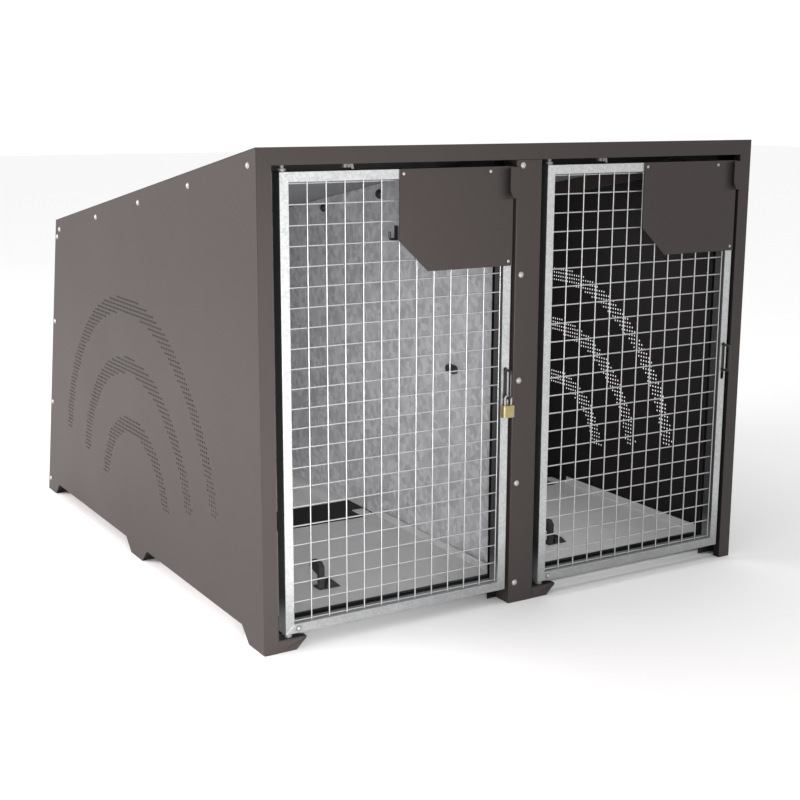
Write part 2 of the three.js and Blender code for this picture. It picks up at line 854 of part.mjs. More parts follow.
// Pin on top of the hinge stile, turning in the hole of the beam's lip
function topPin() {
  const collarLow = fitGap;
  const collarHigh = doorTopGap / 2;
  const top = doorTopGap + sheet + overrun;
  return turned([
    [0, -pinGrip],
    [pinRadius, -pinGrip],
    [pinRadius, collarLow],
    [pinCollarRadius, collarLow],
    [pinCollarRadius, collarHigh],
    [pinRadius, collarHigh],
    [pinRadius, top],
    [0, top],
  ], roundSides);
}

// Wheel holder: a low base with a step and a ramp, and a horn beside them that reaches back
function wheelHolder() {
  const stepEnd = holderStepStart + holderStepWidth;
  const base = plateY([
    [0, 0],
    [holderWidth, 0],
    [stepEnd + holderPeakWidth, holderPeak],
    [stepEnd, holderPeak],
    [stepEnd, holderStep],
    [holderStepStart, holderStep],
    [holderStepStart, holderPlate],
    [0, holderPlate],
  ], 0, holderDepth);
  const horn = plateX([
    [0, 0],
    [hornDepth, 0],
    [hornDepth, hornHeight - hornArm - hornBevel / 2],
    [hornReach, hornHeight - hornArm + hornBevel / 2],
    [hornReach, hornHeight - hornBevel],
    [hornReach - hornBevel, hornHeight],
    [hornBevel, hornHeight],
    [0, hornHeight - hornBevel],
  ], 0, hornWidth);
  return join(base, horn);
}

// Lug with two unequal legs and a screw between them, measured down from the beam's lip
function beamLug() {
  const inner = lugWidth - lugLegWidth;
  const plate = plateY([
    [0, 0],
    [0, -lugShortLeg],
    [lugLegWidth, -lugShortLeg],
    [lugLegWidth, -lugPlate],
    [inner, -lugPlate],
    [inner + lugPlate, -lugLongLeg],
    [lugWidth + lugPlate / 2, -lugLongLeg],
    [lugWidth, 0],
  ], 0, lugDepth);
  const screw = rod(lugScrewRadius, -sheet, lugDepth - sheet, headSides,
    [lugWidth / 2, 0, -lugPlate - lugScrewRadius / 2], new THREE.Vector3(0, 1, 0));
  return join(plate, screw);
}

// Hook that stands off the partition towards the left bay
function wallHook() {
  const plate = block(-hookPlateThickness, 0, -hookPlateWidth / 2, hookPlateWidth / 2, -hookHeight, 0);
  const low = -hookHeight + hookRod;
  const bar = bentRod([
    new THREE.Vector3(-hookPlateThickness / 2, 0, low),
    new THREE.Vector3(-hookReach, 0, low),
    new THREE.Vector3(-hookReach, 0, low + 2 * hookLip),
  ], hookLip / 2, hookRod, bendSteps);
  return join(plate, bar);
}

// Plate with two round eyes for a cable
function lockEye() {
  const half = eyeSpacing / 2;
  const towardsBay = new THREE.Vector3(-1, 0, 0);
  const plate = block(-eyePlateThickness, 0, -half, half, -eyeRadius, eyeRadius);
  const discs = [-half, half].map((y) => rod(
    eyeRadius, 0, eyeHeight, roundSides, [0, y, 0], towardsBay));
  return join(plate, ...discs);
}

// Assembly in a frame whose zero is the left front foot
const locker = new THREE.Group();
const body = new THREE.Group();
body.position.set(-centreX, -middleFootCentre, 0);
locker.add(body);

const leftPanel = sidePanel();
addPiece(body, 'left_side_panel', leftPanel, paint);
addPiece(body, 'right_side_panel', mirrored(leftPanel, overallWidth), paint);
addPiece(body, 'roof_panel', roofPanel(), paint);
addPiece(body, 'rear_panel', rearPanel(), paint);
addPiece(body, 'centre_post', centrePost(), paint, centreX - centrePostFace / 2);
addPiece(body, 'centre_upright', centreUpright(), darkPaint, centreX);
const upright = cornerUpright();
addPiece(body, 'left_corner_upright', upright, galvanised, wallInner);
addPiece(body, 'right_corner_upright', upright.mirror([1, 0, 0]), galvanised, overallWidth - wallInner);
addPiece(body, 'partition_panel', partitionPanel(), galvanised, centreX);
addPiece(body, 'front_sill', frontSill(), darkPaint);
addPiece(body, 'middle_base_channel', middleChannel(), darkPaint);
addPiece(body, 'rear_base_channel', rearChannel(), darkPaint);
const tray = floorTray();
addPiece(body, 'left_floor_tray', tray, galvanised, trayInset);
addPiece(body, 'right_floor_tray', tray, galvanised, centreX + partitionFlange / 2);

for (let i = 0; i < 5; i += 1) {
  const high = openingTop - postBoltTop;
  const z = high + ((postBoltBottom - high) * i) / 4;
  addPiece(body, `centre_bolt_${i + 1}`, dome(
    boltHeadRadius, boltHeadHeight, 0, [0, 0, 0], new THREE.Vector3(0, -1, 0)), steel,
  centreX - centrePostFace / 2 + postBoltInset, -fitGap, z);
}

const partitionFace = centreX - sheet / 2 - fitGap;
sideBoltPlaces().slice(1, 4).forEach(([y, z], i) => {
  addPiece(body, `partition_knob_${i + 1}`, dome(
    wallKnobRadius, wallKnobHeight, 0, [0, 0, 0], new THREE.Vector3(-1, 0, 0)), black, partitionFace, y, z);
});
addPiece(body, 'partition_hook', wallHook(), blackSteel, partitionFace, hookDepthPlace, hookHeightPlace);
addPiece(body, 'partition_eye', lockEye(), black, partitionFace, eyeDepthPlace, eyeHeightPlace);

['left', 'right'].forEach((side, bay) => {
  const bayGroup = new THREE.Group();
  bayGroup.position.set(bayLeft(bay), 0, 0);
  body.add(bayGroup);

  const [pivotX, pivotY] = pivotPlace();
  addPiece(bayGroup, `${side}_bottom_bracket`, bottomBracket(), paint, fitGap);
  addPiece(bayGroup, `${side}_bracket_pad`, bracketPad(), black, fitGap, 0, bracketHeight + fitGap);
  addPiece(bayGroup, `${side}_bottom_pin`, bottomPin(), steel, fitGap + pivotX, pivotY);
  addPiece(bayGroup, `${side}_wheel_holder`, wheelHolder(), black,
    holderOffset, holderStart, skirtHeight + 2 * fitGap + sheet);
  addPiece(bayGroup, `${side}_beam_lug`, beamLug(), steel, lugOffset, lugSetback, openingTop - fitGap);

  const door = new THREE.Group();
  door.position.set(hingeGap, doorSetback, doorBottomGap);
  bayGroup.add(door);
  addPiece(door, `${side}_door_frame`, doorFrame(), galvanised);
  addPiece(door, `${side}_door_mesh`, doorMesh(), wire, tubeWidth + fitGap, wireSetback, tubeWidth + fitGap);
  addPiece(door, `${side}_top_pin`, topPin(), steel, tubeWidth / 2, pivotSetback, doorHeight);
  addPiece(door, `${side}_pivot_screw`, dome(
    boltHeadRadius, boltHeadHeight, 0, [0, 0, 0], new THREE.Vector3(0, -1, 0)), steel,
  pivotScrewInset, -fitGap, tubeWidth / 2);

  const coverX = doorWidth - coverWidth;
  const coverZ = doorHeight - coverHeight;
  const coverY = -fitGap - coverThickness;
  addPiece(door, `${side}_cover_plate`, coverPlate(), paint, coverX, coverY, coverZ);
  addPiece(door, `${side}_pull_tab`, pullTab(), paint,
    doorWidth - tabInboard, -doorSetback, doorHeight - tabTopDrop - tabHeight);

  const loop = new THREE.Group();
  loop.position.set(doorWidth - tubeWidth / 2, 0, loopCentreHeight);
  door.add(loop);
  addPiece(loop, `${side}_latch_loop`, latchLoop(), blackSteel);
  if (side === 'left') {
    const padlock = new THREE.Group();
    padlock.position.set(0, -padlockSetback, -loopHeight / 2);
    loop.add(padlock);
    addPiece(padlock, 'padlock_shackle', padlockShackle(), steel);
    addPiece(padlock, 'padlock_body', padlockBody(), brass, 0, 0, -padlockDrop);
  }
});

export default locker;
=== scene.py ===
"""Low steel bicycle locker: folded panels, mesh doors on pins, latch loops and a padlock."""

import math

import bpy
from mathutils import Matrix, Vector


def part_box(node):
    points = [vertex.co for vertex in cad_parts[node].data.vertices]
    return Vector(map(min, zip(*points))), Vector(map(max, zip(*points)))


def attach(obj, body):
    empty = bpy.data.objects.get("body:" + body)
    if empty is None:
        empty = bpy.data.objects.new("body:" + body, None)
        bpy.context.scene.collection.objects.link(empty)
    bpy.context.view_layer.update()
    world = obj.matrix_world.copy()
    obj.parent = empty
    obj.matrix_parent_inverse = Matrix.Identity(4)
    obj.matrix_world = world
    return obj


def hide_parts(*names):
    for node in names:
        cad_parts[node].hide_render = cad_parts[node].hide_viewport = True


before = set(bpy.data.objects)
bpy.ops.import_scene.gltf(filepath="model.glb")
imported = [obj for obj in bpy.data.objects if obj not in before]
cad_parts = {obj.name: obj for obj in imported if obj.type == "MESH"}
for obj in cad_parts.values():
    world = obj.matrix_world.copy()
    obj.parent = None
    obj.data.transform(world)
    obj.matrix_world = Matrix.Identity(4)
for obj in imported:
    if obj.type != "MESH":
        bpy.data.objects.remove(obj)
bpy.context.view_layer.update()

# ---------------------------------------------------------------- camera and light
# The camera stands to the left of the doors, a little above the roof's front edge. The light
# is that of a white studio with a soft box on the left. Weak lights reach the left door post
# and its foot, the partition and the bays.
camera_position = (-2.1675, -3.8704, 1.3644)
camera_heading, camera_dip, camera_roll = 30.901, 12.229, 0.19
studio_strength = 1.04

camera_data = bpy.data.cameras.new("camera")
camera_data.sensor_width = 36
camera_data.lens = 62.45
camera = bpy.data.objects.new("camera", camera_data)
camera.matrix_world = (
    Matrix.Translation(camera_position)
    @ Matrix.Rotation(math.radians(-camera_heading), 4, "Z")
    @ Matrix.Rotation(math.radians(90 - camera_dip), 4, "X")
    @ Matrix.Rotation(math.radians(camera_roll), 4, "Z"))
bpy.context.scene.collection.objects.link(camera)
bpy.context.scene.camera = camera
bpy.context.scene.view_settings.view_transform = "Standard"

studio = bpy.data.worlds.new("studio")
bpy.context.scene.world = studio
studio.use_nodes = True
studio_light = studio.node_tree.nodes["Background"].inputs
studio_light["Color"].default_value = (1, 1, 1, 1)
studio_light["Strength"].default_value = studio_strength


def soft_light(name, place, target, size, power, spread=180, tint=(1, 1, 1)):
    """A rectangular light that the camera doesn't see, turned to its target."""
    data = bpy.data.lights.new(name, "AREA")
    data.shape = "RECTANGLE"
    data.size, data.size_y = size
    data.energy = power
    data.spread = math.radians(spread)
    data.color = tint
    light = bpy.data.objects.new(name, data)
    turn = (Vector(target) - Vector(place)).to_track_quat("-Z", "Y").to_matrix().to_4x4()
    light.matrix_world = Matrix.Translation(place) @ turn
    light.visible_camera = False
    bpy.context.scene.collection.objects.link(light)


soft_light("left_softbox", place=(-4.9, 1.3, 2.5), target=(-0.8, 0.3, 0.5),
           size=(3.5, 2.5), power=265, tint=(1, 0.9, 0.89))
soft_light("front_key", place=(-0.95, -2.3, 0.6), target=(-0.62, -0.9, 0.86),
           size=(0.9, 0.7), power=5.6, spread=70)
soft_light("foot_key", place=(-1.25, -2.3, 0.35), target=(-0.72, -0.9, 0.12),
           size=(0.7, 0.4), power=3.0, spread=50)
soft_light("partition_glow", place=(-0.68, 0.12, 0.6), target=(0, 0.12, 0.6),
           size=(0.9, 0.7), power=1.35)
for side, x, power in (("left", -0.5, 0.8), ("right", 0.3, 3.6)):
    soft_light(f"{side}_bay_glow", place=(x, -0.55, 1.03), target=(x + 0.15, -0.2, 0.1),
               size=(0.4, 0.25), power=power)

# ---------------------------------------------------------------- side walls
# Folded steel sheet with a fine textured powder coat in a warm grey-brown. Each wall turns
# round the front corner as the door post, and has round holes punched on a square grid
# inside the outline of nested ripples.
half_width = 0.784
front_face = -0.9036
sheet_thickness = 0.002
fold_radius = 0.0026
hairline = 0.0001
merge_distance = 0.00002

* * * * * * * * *

• _Work to be completed_
Look through the material above and print exactly the lines from the one containing "cad_parts[node].hide_render = cad_parts[node].hide_viewport" to the one containing "obj.parent = None", both included, and nothing more.

• _Complete response_
        cad_parts[node].hide_render = cad_parts[node].hide_viewport = True


before = set(bpy.data.objects)
bpy.ops.import_scene.gltf(filepath="model.glb")
imported = [obj for obj in bpy.data.objects if obj not in before]
cad_parts = {obj.name: obj for obj in imported if obj.type == "MESH"}
for obj in cad_parts.values():
    world = obj.matrix_world.copy()
    obj.parent = None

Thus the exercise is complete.